Al fin había decidido no matricularme y me dediqué de lleno a la pintura. Asimismo (al principio por imitar a Edmundo y luego por iniciativa propia) empecé a leer con delectación pero con más rigor que antes. El me guiaba en el rubro política, pero empecé además a leer novelas, poesía, cuentos, y sentía que eso me servía también como pintor. La militancia de Edmundo era sólo sindical, pero sabía de todo. Sin un orden estricto, en su mejor estilo coloquial, me fue arrimando conocimientos.

Una vez le pregunté cómo, con esas inquietudes, no militaba en un partido, y me respondió que muchas veces había pensado hacerlo, pero se sentía más a gusto en el trabajo sindical. Era un hombre de clase media, con todos los prejuicios y condicionamientos que ello implica, pero su actividad en el sindicato bancario, donde llegó a asumir responsabilidades específicas, le ponía frecuentemente en contacto con obreros, y él entendía que eso lo enriquecía, no sólo política o socialmente, sino sobre todo como ser humano. «Son unos tipos formidables», me decía, «quizá más elementales, más primitivos que muchos de nosotros, pero en aquellos problemas ante los cuales normalmente tenemos dudas, ellos en cambio lo tienen muy claro y por lo general no se equivocan.»

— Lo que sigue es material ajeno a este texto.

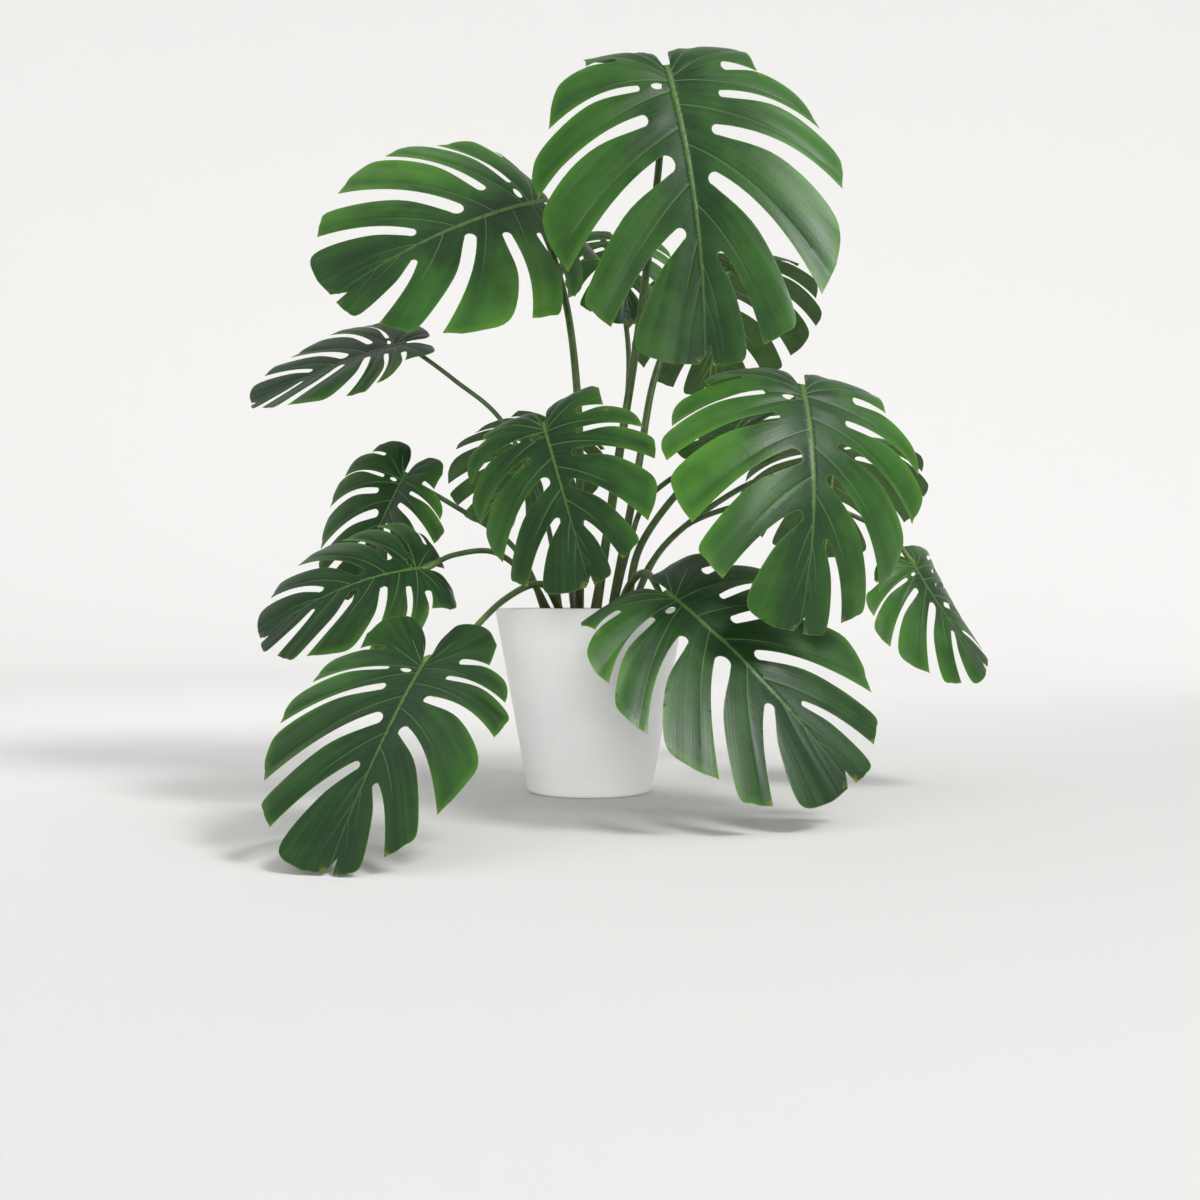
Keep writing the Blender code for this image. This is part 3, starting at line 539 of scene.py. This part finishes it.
class FlatBlade:
    """The flat blade of one leaf, and what its surface is like at each point."""

    def __init__(self, seed, length):
        sides = leaf_sides(seed)
        self.veins = {turn: side_veins(side) for turn, side in sides.items()}
        spacing, vein_width = GRID / length, VEIN_WIDTH / length
        angles = np.arange(HOLE_STEPS) * 2 * pi / HOLE_STEPS
        hole = np.array(HOLE_CENTRE) + np.array(HOLE_SIZE) * np.stack([np.sin(angles), np.cos(angles)], 1)
        outline = close_marks(blade_outline(sides), spacing)
        edge = np.vstack([outline, close_marks(hole, spacing)])

        def inside(places):
            return within(places, outline) & ~within(places, hole)

        u = np.linspace(0.0, RIB_END, int(1 / spacing))
        rib = [np.stack([u, share * rib_width(u)], 1) for share in RIB_ROWS]
        beside = np.vstack(rib[1:])
        lines, rows = [rib[0]], []
        crease = [(i, i + 1) for i in range(len(u) - 1)]
        last = len(u) - 1
        for turn, veins in self.veins.items():
            for vein in veins:
                steps = run_lengths(vein)
                at = np.arange(RIB_WIDTH[0] * VEIN_START, steps[-1], spacing * VEIN_SPACING)
                path = np.stack([np.interp(at, steps, line) for line in vein.T], 1) * (1, turn)
                way = unit(np.gradient(path, axis=0))
                aside = np.stack([-way[:, 1], way[:, 0]], 1) * vein_width
                keep = inside(path) & (distance(path, edge) > VEIN_TO_EDGE * spacing)
                place = last + np.cumsum(keep)
                crease += [(int(b) - 1, int(b)) for b in place[1:][keep[1:] & keep[:-1]]]
                last = int(place[-1])
                lines.append(path[keep])
                rows += [path + aside, path - aside]
        lines, rows = np.vstack(lines), np.vstack(rows)
        rows = clear_of(rows[inside(rows)], (edge, ROW_TO_EDGE * spacing), (lines, ROW_TO_VEIN * vein_width),
                        (beside, ROW_TO_RIB * spacing))
        rows = np.vstack([beside[within(beside, outline)], rows])
        grid = even_grid(outline, spacing)
        grid = clear_of(grid[inside(grid)], (edge, GRID_TO_EDGE * spacing), (lines, GRID_TO_LINE * spacing),
                        (rows, GRID_TO_ROW * spacing))

        first, second = len(lines), len(lines) + len(outline)
        loops = [list(range(first, second)), list(range(second, second + len(hole)))]
        points = [Vector(p) for p in np.vstack([lines, outline, hole, rows, grid])]
        flat, _, faces, *_ = delaunay_2d_cdt(points, crease, loops, 1, MESH_MERGE)
        self.points = np.array([tuple(p) for p in flat])
        faces = np.array(list(faces))
        faces = faces[inside(self.points[faces].mean(1))]
        a, b, c = (self.points[faces[:, i]] for i in range(3))
        turned = (b[:, 0] - a[:, 0]) * (c[:, 1] - a[:, 1]) < (b[:, 1] - a[:, 1]) * (c[:, 0] - a[:, 0])
        faces[turned] = faces[turned][:, ::-1]
        self.faces = faces
        self.read_surface(edge, sides, seed, length)

    def read_surface(self, edge, sides, seed, length):
        """Distances and masks at each point; the distances are in metres."""
        u, v = self.points[:, 0], self.points[:, 1]
        across, away, strength, lift, lobe_tint_and_light = (np.zeros(len(u)) for _ in range(5))
        rng = np.random.default_rng(seed + SURFACE_SEED)
        for turn, veins in self.veins.items():
            here = (v >= 0) if turn == 1 else (v < 0)
            across[here], away[here], strength[here] = vein_reading(veins, u[here], np.abs(v[here]))
            lobes = np.arange(-1, len(veins) + 1)
            # Each lobe gets a random height and a random tone. The tone's lighter lobes also stand in as
            # painted light on lobes that catch the lamp, and its darker ones as painted shade.
            heights, lobe_tints_and_light = rng.uniform(-1, 1, (2, len(lobes)))
            heights[:BASE_LOBES[0]] *= BASE_LOBES[1]
            lift[here] = np.interp(across[here], lobes, heights)
            lobe_tint_and_light[here] = np.interp(across[here], lobes, lobe_tints_and_light)
        out = ease(*LOBE_RISE, np.abs(v))
        swell = np.abs(across - np.round(across)) * 2
        crest = (1 - out) * np.sin(pi / 2 * swell) ** 2 + out * np.sin(pi * swell ** QUILT_LEAN)
        quilt = QUILTING * length * ease(0.0, QUILT_RISE, np.abs(v)) * crest
        half_width = rib_width(u)
        self.height = quilt + LOBE_SPREAD * length * out * lift
        self.rib = np.clip(1 - (v / half_width) ** 2, 0, 1)
        self.rib *= ease(SINUS_U, RIB_START_U, u) * (u < RIB_STOP_U)
        self.rib_size = half_width * length
        self.vein = np.clip(1 - away * length / VEIN_WIDTH, 0, 1) * strength * (1 - self.rib)
        self.margin = distance(self.points, edge) * length
        corners = [corner * (1, turn) for turn, side in sides.items() for _, corner in side["lobes"]]
        self.corner = distance(self.points, np.array(corners)) * length
        self.across = across + HALF_SHIFT * (v < 0) + LEAF_SHIFT * seed
        self.outward, self.along, self.swell, self.lobe_tint_and_light = np.abs(v), u, swell, out * lobe_tint_and_light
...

Ahí soltaba la risa, que siempre era franca, para agregar: «Mirá que frente a la clase trabajadora no tengo complejo de inferioridad, más bien creo que, si por un lado aprendemos de ellos, igualmente ellos aprenden un poco de nosotros, aunque menos. El trabajo físico te va dando una sabiduría esencial, que probablemente viene de tocar la realidad con las manos, en tanto que el manejo de cifras y planillas te va encerrando en una cueva de abstracciones. Hasta la riqueza, esa que aparece en las grandes cuentas particulares, sobre todo en las de moneda extranjera, es abstracta. Un saldo de nueve o diez cifras ocupa una sola línea, igual que el saldo (éste de tres o cuatro cifras) en la cuenta del pequeño ahorrista. En un Banco la riqueza no son hectáreas y hectáreas de campo, miles de cabezas de ganado, grandes mansiones en Punta del Este, oscuras barracas de la calle Paraguay. En un Banco la riqueza son números, y los números suelen ser flacos, a veces esqueléticos como el uno o el siete, e incluso la gordura del seis o del ocho (papada y panza) tienen distinto significado si están a la izquierda o a la derecha de la coma decisiva».